-- start Recorded data --

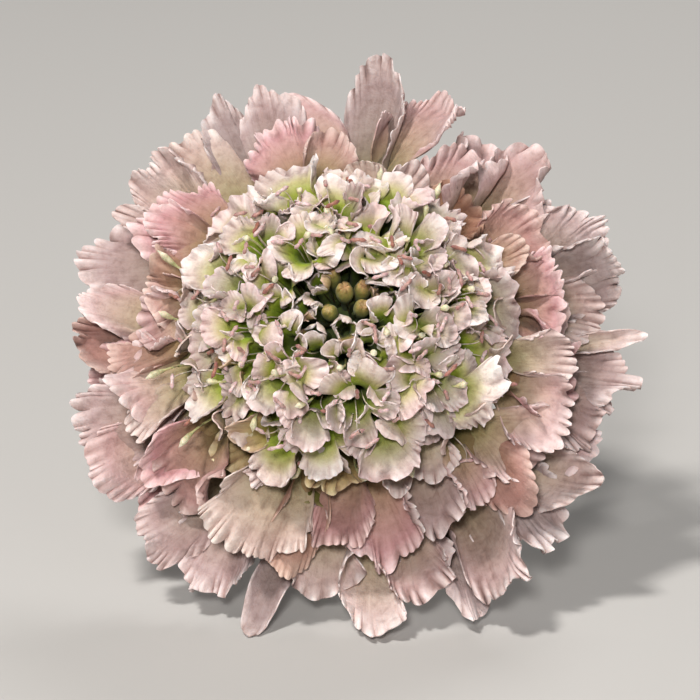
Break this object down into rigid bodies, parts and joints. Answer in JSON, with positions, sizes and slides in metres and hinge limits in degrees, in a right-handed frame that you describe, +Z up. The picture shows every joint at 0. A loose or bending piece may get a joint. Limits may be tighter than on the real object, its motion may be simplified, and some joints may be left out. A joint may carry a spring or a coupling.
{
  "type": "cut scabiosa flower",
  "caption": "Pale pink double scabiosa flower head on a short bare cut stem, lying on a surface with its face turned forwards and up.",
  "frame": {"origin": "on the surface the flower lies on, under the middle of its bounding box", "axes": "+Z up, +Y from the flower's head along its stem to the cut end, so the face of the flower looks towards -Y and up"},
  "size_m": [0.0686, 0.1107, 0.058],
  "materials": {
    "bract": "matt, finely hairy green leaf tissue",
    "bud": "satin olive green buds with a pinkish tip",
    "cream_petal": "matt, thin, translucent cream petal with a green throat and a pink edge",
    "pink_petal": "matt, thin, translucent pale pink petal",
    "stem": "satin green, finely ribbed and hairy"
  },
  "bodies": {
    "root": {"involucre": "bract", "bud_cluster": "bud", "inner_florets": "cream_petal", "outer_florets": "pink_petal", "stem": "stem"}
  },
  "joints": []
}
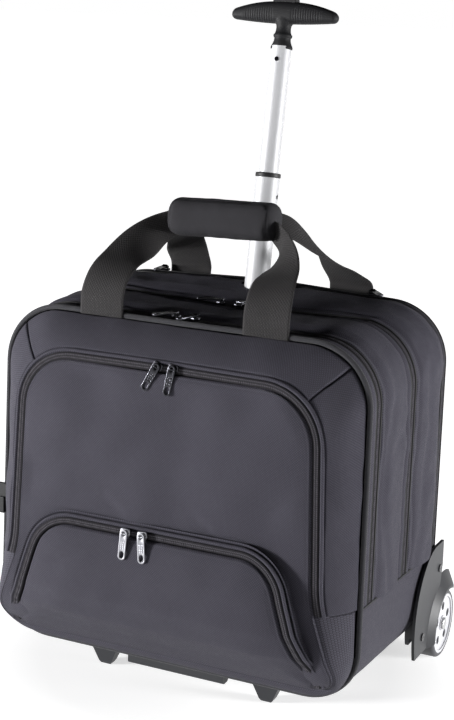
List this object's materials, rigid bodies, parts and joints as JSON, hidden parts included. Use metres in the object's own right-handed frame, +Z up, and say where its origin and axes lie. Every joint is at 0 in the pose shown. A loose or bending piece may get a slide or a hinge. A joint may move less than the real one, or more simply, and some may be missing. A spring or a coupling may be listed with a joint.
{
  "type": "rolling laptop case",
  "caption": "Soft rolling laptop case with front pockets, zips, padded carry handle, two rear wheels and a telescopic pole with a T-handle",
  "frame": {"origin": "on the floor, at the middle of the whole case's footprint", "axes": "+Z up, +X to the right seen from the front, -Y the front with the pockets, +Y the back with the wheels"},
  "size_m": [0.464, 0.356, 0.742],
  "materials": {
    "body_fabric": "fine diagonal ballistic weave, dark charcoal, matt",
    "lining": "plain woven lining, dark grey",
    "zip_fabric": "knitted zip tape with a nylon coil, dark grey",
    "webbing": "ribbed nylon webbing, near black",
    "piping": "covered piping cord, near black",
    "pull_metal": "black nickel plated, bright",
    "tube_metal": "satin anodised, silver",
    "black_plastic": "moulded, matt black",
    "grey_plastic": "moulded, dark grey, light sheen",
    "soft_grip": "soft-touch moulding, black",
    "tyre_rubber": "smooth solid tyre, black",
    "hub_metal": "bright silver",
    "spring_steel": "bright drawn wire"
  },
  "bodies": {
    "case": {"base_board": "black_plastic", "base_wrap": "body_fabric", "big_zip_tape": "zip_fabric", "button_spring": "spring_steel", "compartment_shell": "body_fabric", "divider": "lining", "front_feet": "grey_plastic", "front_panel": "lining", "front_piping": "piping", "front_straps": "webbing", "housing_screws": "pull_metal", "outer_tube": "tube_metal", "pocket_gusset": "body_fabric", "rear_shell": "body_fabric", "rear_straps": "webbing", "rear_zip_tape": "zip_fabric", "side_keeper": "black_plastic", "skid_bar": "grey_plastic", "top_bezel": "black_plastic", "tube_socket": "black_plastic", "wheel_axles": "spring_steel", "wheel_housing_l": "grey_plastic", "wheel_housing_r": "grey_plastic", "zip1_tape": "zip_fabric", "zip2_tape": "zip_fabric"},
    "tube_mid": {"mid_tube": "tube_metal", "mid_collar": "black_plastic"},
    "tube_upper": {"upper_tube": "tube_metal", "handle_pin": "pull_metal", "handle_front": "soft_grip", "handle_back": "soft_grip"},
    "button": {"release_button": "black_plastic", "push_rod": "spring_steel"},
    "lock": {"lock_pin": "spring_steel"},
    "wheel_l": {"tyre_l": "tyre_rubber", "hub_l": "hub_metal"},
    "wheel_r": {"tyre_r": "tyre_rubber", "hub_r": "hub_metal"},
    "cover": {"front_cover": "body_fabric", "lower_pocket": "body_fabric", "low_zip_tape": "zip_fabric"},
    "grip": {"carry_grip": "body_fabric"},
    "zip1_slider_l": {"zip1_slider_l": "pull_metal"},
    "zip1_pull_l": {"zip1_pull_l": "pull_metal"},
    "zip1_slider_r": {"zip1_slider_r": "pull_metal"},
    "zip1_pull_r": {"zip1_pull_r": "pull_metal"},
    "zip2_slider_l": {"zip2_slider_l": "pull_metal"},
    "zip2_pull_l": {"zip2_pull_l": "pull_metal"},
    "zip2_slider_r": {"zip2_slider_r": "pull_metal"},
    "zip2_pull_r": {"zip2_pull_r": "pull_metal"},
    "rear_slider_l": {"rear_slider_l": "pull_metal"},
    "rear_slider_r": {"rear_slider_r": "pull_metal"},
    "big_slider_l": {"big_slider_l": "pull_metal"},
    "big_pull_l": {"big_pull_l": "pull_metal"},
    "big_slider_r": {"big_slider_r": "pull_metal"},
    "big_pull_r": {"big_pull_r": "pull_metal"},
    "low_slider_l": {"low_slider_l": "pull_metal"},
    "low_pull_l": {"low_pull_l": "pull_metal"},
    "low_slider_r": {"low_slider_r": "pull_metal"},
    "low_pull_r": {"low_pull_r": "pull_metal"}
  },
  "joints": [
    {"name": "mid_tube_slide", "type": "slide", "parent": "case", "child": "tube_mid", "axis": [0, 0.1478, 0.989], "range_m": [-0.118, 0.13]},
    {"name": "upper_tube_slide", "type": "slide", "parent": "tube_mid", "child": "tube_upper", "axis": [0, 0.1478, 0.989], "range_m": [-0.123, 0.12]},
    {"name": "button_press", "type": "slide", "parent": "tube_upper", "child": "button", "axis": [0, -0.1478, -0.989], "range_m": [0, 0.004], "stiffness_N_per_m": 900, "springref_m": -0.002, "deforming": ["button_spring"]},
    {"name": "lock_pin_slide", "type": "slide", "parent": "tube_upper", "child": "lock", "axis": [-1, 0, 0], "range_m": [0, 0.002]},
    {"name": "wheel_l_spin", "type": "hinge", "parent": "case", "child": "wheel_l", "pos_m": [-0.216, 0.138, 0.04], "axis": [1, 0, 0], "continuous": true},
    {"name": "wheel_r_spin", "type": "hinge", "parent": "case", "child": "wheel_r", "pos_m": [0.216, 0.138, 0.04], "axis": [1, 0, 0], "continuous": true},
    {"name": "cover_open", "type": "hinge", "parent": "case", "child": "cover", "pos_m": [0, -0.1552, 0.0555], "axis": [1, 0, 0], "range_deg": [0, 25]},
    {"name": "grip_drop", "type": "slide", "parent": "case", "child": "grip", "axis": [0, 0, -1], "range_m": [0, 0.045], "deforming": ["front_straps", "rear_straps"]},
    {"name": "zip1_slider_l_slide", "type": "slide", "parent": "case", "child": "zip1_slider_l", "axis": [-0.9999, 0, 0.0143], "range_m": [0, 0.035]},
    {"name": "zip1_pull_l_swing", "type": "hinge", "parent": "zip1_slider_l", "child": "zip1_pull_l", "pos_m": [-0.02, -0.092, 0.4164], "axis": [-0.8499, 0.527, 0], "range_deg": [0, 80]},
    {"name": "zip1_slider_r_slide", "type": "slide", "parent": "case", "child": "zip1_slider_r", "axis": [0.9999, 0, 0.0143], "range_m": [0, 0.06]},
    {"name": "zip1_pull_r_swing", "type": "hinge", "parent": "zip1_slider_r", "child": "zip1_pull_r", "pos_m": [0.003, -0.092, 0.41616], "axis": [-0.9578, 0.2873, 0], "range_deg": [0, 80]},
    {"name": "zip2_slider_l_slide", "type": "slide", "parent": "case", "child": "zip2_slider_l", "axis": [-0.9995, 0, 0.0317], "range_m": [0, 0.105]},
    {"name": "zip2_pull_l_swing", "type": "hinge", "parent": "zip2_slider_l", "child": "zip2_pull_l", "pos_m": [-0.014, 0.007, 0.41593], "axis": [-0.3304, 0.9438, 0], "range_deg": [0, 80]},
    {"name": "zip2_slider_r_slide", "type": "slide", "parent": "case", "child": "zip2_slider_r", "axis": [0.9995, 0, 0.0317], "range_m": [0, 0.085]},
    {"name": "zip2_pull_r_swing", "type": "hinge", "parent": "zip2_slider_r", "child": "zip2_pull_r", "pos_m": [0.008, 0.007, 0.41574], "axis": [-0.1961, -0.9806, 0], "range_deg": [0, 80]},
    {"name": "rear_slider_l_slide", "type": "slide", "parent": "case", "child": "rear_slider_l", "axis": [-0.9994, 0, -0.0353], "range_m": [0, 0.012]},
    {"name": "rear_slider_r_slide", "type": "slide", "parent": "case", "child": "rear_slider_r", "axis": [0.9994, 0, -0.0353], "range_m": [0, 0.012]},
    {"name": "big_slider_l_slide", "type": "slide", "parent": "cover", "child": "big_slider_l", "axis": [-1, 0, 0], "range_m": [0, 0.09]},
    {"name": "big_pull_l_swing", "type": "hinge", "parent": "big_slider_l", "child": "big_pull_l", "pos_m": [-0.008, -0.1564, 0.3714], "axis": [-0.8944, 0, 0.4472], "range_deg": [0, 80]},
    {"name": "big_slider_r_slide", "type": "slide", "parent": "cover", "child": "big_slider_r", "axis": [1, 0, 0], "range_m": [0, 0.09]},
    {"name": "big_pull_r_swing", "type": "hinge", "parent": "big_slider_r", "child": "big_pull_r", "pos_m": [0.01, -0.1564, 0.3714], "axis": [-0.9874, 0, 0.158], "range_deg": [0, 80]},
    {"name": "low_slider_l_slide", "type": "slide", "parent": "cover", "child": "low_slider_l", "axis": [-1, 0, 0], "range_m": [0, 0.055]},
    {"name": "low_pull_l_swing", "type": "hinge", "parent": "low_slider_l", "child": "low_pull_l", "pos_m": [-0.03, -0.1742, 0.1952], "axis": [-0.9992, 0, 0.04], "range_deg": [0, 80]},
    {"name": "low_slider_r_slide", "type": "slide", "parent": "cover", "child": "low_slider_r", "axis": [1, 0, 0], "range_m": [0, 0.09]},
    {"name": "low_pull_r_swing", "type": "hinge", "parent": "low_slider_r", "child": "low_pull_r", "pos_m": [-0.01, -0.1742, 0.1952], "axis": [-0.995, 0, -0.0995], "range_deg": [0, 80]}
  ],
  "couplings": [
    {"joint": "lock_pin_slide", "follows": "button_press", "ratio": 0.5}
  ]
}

-- end Recorded data --
-- start Recorded data --

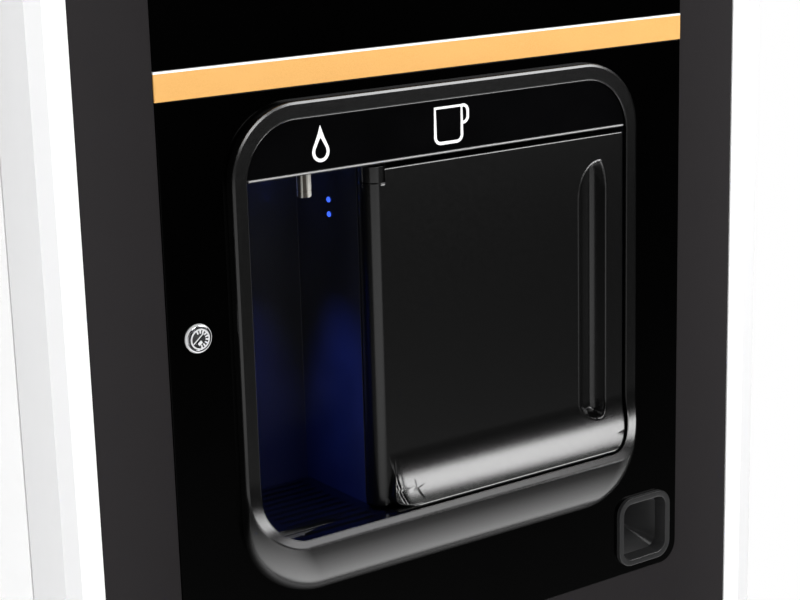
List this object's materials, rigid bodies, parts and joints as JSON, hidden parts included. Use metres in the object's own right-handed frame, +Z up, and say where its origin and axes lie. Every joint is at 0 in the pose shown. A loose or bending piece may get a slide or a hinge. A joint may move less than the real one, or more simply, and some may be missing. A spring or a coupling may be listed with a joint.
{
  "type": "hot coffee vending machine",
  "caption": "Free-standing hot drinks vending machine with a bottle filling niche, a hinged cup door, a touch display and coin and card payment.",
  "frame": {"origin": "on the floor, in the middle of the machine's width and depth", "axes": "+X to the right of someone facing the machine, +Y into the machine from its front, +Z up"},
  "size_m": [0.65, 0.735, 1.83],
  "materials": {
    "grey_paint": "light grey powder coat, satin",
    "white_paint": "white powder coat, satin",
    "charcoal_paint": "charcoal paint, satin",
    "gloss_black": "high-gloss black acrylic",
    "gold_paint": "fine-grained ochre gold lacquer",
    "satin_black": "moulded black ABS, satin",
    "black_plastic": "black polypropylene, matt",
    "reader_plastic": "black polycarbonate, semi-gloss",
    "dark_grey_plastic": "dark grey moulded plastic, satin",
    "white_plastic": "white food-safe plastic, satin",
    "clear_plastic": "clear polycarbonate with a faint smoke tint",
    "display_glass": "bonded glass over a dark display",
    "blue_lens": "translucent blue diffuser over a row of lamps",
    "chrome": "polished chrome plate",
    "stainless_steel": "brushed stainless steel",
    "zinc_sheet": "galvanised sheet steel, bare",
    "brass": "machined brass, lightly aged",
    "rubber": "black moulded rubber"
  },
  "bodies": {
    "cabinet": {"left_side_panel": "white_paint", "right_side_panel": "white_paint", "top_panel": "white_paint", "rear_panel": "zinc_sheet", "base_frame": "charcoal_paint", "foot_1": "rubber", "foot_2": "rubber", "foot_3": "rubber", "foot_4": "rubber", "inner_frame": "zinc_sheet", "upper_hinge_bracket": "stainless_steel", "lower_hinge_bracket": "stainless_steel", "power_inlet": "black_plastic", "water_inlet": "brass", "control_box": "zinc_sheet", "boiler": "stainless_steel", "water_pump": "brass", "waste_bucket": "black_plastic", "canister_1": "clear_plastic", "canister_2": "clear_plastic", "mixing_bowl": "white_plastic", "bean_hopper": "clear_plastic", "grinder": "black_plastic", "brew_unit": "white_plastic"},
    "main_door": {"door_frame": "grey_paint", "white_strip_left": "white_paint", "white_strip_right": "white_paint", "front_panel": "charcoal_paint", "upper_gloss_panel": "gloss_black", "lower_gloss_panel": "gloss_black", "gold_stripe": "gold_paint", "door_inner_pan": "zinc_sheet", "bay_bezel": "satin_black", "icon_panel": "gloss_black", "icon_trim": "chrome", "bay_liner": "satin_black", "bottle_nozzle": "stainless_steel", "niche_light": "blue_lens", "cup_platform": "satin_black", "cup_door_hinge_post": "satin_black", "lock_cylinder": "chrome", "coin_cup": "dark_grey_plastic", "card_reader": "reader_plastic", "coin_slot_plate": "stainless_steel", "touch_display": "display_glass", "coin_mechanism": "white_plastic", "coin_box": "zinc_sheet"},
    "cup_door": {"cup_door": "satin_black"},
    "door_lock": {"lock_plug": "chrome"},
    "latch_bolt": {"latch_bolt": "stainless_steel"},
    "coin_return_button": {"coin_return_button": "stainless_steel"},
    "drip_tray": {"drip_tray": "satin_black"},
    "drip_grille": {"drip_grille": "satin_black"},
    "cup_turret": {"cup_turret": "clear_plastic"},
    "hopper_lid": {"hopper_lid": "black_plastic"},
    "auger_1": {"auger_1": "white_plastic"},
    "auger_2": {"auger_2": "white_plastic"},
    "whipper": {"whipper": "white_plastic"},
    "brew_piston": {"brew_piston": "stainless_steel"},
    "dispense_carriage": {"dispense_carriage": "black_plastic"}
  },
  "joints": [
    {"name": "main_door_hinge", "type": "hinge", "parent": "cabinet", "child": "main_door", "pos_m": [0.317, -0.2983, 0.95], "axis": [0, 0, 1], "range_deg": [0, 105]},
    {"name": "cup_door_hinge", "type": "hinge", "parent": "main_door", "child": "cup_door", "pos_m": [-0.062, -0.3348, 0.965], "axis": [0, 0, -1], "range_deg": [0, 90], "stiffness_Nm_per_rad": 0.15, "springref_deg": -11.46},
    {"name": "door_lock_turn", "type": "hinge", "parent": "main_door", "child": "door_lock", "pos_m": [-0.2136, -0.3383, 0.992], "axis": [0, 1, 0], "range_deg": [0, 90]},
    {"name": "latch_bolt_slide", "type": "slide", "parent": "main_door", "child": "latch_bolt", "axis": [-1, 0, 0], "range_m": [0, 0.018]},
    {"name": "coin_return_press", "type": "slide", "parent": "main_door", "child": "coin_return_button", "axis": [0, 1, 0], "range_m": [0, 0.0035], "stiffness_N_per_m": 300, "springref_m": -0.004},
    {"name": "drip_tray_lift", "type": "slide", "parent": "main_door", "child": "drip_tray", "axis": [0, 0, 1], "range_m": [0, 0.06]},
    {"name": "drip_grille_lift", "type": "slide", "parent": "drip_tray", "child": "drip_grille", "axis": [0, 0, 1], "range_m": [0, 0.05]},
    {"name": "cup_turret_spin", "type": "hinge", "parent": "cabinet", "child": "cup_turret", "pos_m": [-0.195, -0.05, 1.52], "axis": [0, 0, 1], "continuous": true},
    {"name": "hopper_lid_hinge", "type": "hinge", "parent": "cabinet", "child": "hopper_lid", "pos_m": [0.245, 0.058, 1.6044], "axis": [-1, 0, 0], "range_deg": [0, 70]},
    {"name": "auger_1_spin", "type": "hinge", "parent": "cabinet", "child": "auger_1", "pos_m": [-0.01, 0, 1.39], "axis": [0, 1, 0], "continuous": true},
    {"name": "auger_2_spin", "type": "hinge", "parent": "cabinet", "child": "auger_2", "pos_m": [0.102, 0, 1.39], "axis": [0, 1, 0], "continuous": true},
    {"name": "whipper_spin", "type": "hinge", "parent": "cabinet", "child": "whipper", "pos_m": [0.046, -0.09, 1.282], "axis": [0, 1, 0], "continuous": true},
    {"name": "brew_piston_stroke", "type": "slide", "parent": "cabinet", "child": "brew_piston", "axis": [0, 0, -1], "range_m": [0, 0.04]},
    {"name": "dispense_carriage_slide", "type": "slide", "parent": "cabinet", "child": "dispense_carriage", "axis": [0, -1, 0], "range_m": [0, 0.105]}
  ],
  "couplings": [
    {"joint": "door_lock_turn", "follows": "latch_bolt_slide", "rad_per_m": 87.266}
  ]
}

-- end Recorded data --

Check every line for "origin" and show the ones that have it.

  "frame": {"origin": "on the surface the flower lies on, under the middle of its bounding box", "axes": "+Z up, +Y from the flower's head along its stem to the cut end, so the face of the flower looks towards -Y and up"},
List this object's materials, rigid bodies, parts and joints as JSON, hidden parts included. Use metres in the object's own right-handed frame, +Z up, and say where its origin and axes lie. Every joint is at 0 in the pose shown. A loose or bending piece may get a slide or a hinge. A joint may move less than the real one, or more simply, and some may be missing. A spring or a coupling may be listed with a joint.
  "frame": {"origin": "on the floor, at the middle of the whole case's footprint", "axes": "+Z up, +X to the right seen from the front, -Y the front with the pockets, +Y the back with the wheels"},
List this object's materials, rigid bodies, parts and joints as JSON, hidden parts included. Use metres in the object's own right-handed frame, +Z up, and say where its origin and axes lie. Every joint is at 0 in the pose shown. A loose or bending piece may get a slide or a hinge. A joint may move less than the real one, or more simply, and some may be missing. A spring or a coupling may be listed with a joint.
  "frame": {"origin": "on the floor, in the middle of the machine's width and depth", "axes": "+X to the right of someone facing the machine, +Y into the machine from its front, +Z up"},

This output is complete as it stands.